Once the legs are in, take a second and double check that orientation! Once you’re happy, solder in the Pro Micro.
Repeat with the other PCB.
At this point, you’ll want to join the PCBs together with your TRRS cable, plug in the smaller side using the Micro USB cable and begin testing. I’m a big fan of http://www.keyboardtester.com/ - load it up and make sure the clicks are enabled. Turn up your speakers then using some tweezers or other implement, short each switch point. All being well, you’ll hear a click. Don’t panic if some do not work, it’s likely just the key map (e.g. Fn keys don’t tend to give a click) However, if the main alpha keys have any problems, take the time to go back and check that the diodes are soldered correctly, not missing and are in the correct orientation.

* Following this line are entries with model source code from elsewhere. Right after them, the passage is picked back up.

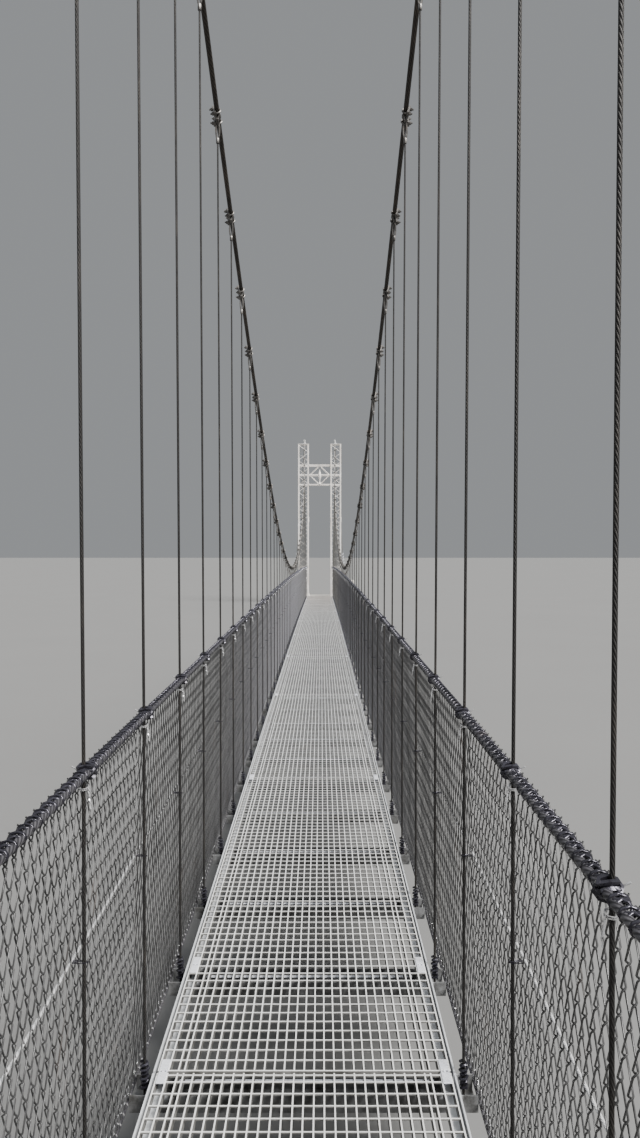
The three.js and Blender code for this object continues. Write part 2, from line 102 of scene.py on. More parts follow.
# Fence
MESH_TOP_X = 0.499
MESH_FOOT = -0.0537
MESH_WIRE_RADIUS = 0.0021
DIAMONDS_PER_BAY = 15
DIAMOND_WIDTH = BAY / DIAMONDS_PER_BAY
MESH_HALF_ROWS = 23
DIAMOND_HEIGHT = 2 * (HANDRAIL_HEIGHT - MESH_FOOT) / MESH_HALF_ROWS
MESH_LEAN = math.atan((BOTTOM_ROPE_X - MESH_TOP_X) / (HANDRAIL_HEIGHT - MESH_FOOT))
FINE_MESH_BAYS = 5

# Main rope line
TOWER_Y = 15.5
SADDLE_RISE = {-1: 6.9, 1: 5.9}
LOWEST_ROPE_RISE = 1.33
MAIN_ROPE_X = 0.488
SADDLE_X = 0.573
FLARE_POWER = 5
SADDLE_RADIUS = 0.22
SADDLE_HEIGHT = 0.18
ROPE_BEDDING = 0.0023
THROUGH_BOLT_RISE = 0.128
SADDLE_BASE = {"half_width": 0.065, "half_length": 0.185, "top": 0.016}
SEAT_HALF_WIDTH = 0.016
CHEEK = {"inner": 0.0155, "outer": 0.0255, "rise": 0.024}
RIB = {"out": 0.061, "top": 0.105, "half_depth": 0.005}
EYE_DROP = 0.118
NEAR_REACH = math.sqrt(SADDLE_RISE[-1] - LOWEST_ROPE_RISE)
FAR_REACH = math.sqrt(SADDLE_RISE[1] - LOWEST_ROPE_RISE)
LOWEST_ROPE_Y = -TOWER_Y + 2 * TOWER_Y * NEAR_REACH / (NEAR_REACH + FAR_REACH)
ROPE_CURVATURE = (NEAR_REACH / (LOWEST_ROPE_Y + TOWER_Y)) ** 2

# Towers and anchors
SEAT = 0.0003
MAST_X = 0.61
MAST_WIDTH = 0.4
LEG_SIZE = 0.048
LEG_PLATE = 0.006
BASE_PLATE = (0.46, 0.02)
TOP_PLATE = (0.41, 0.016)
LACING_RISE = 0.295
LACING_ROD = 0.009
LACING_REACH = 0.012
LACING_SPREAD = 0.008
LACING_END_GAP = 0.012
BAND = {"back": 0.012, "front": 0.006, "half_height": 0.02}
ROPE_PLATE = {"depth": 0.01, "half_height": 0.025}
STUD = {"x": 0.09, "out": 0.0145, "radius": 0.008, "length": 0.045}
GUSSET = {"width": 0.026, "height": 0.085, "back": 0.03, "front": 0.022}
SPLICE = {"inset": 0.004, "depth": 0.006, "half_height": 0.09, "nut_rises": (-0.06, -0.025, 0.025, 0.06)}
PORTAL_DROP = 0.96
PORTAL_DEPTH = 0.77
PORTAL_CHORD = 0.04
PORTAL_PLATE = {"depth": 0.008, "half_width": 0.038}
FOUNDATION = {"half_width": 1.15, "ledge_start": 15.14, "upstand": 15.248, "end": 16.35}
LEDGE_LEVEL = 0.2114
ANCHOR = {"x": 1.05, "y": 19.35, "width": 0.8, "length": 0.9, "height": 0.75}
ANCHOR_PLATE = (0.32, 0.02)
PLATE_BOLT = 0.125
PIN_HEIGHT = 0.09
ROD_LENGTH = 0.6
ROPE_END = ROD_LENGTH - 0.03
GRIP_START = 0.19
GRIP_SPACING = 0.15
GRIP_COUNT = 4


# Lines of the bridge

def joint_y(index):
    return -DECK_HALF_LENGTH + index * PANEL_LENGTH


def joint_level(index):
    return DECK_END_LEVEL + CAMBER * (1 - (joint_y(index) / DECK_HALF_LENGTH) ** 2)


def deck_level(y):
    place = min(max((y + DECK_HALF_LENGTH) / PANEL_LENGTH, 0), PANEL_COUNT)
    index = min(int(place), PANEL_COUNT - 1)
    share = place - index
    return joint_level(index) * (1 - share) + joint_level(index + 1) * share


def deck_slope(y):
    return (deck_level(y + BAY / 2) - deck_level(y - BAY / 2)) / BAY


def hanger_y(index):
    return -DECK_HALF_LENGTH + (index + 1) * BAY


def mesh_x(height):
    return BOTTOM_ROPE_X - (height - MESH_FOOT) * math.tan(MESH_LEAN)


def main_rope_point(side, y):
    flare = (SADDLE_X - MAIN_ROPE_X) * abs(y / TOWER_Y) ** FLARE_POWER
    rise = LOWEST_ROPE_RISE + ROPE_CURVATURE * (y - LOWEST_ROPE_Y) ** 2
    return np.array([side * (MAIN_ROPE_X + flare), y, DECK_END_LEVEL + rise])


def hanger_point(side, index, share):
    y = hanger_y(index)
    foot = np.array([side * HANGER_FOOT_X, y, deck_level(y) + HANGER_FOOT_HEIGHT])
    return foot + (main_rope_point(side, y) - foot) * share


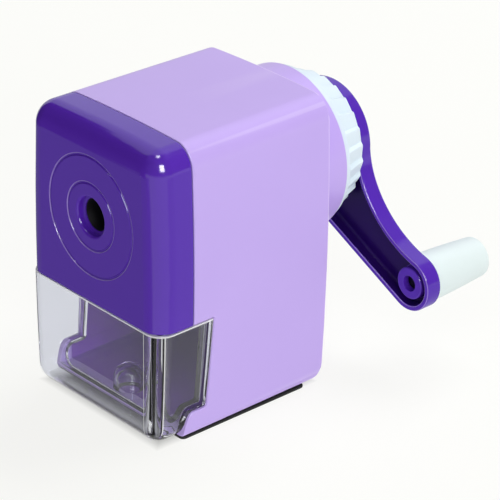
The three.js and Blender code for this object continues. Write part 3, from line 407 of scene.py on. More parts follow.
def make_nubs():
    """The two moulding nubs on the casing's rear wall, by name."""
    made = {}
    half, high = NUB_WIDTH / 2, NUB_LOW + NUB_HEIGHT
    for side, name in ((-1, "rear_nub_left"), (1, "rear_nub_right")):
        x = side * (WIDTH / 2 - NUB_X)
        nub = box(name, x - half, x + half, DEPTH + 0.02, DEPTH + NUB_RISE, NUB_LOW, high)
        soften(nub, SMALL_EDGE)
        made[name] = nub
    return made


def make_cap():
    """The front cap, hollow from the rear, with the flared pencil hole and the two grooves."""
    cap = front_block("cap_shell", 0, BOTTOM, CAP_FILLET, CAP_DEPTH)
    inner = front_block("cap_inner", WALL, BOTTOM, CAP_FILLET - WALL, CAP_DEPTH + 1)
    below = box("below", -SIDE, SIDE, OUT, SIDE, OUT, DRAWER_TOP + SEAM)
    cut(cap, inner, below)
    flare = [(0, -1), (MOUTH_R + MOUTH_FLARE, -1)]
    for a in steps_to(90, 6):
        flare.append((MOUTH_R + MOUTH_EDGE * (1 - math.sin(a)), MOUTH_EDGE * (1 - math.cos(a))))
    flare += [(MOUTH_R, WALL + 1), (0, WALL + 1)]
    cut(cap, turned("mouth", flare))
    join(cap, tube("liner", liner_profile()))
    for radius in GROOVE_RINGS:
        cut(cap, groove_ring(radius))
    soften(cap, CAP_EDGE, angle=40)
    keep_flat(cap, 0)
    return cap


def liner_profile():
    """A thin ring behind the hole that hides the front of the pencil guide."""
    narrow, wide = MOUTH_R - 1, MOUTH_R + 0.8
    front, back = WALL - 0.3, WALL + 0.18
    return [(narrow, WALL + 0.02), (wide, front), (wide, back), (narrow, back)]


def groove_ring(radius):
    """A ring with a round bottom that cuts a decorative groove."""
    sides, around = 144, 10
    verts, faces = [], []
    for i in range(sides):
        a = 2 * math.pi * i / sides
        for k in range(around):
            b = 2 * math.pi * k / around
            r = radius + GROOVE_R * math.cos(b)
            y = GROOVE_SINK + GROOVE_R * math.sin(b)
            verts.append((r * math.cos(a), y, AXIS_Z + r * math.sin(a)))
    for i in range(sides):
        for k in range(around):
            n, m = (i + 1) % sides, (k + 1) % around
            faces.append((i * around + k, n * around + k, n * around + m, i * around + m))
    return mesh_object("groove", verts, faces)


def tray_section(inset, top):
    """The tray's outline seen from the front, open at the top."""
    half = WIDTH / 2 - WALL - SEAM - WIDTH_DRAFT * DEPTH * WIDTH / 2 - inset
    radius = TRAY_R - inset
    bottom = TRAY_BOTTOM + inset
    points = [(half, top), (-half, top)]
    points += arc(-half + radius, bottom + radius, radius, 180, 270, 10)
    points += arc(half - radius, bottom + radius, radius, -90, 0, 10)
    return points


def dome(name, radius, height, y, bottom):
    """A round-headed post that stands at y."""
    profile = [(radius, bottom)]
    profile += [
        (radius * math.cos(a), bottom + height - radius + radius * math.sin(a))
        for a in steps_to(90, 10)
    ]
    profile[-1] = (0, profile[-1][1])
    return turned(name, profile, 40, (y, 0), upright=True)


def make_drawer():
    """Front with cheeks, a stepped web behind them, and the tray, in one wall of clear plastic."""
    top = DRAWER_TOP
    outer = front_block("drawer_shell", 0, DRAWER_LIFT, DRAWER_FILLET, CHEEK_DEPTH + 5)
    inner = front_block("drawer_inner", DRAWER_WALL, DRAWER_LIFT + DRAWER_WALL, DRAWER_CORNER, 40)
    lap = -CHEEK_LAP
    web = copy_of(outer)
    common(web, along_x("web_back", front_of_cheek(lap + TRAY_WALL, top + 1), WIDTH))
    cut(web, along_x("web_front", front_of_cheek(lap, top + 1), WIDTH - 1))
    cut(web, box("over", -SIDE, SIDE, OUT, SIDE, top, ABOVE))
    tray = along_y("tray", tray_section(0, top - TRAY_DROP), 0, TRAY_DEPTH)
    cut(tray, along_x("tray_front", front_of_cheek(lap, top + 2), WIDTH - 1))
    join(web, tray)
    cut(web, along_y("hollow", tray_section(TRAY_WALL, 2 * top), -10, TRAY_DEPTH - TRAY_WALL))
    cut(outer, inner)
    common(outer, along_x("front", front_of_cheek(0, top), WIDTH))
    post = CHEEK_TOE + 5
    join(outer, web, dome("dome", DOME_R, DOME_HEIGHT, post, TRAY_BOTTOM))
    cut(outer, dome("dome_hollow", DOME_R - DOME_WALL, DOME_HEIGHT - DOME_WALL, post, TRAY_BOTTOM - 1))
    soften(outer, DRAWER_EDGE, angle=40)
    return outer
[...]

The main thing you’ll be looking for is if you have entire columns not working. If you do, you’ll want to go back and check the soldering on the Pro Micro as you may need to reflow the solder. It’s also possible that you didn’t push the legs into the DIP socket fully - if you have a dead column that isn’t fixed by reflowing the solder on the Pro Micro, I’d suggest removing the Pro Micro and checking you don’t have a short leg.
All being well, you’ll have a functioning board. You can now go ahead and push through all the switches and solder them in. When I’m building these, I solder all the switches except for the bottom row. I then get some keycaps, and fit them on the bottom row as I want them to be so I can be sure the switches are in the right place - don’t guess! You can also do this for the caps lock as it supports stepped/not stepped so you want to make sure you use the right one depending on your choice of keycaps.
Once the switches are all soldered, you’re pretty much done! Drop the plate into the case and screw it in using either an allen key or a T5 screwdriver.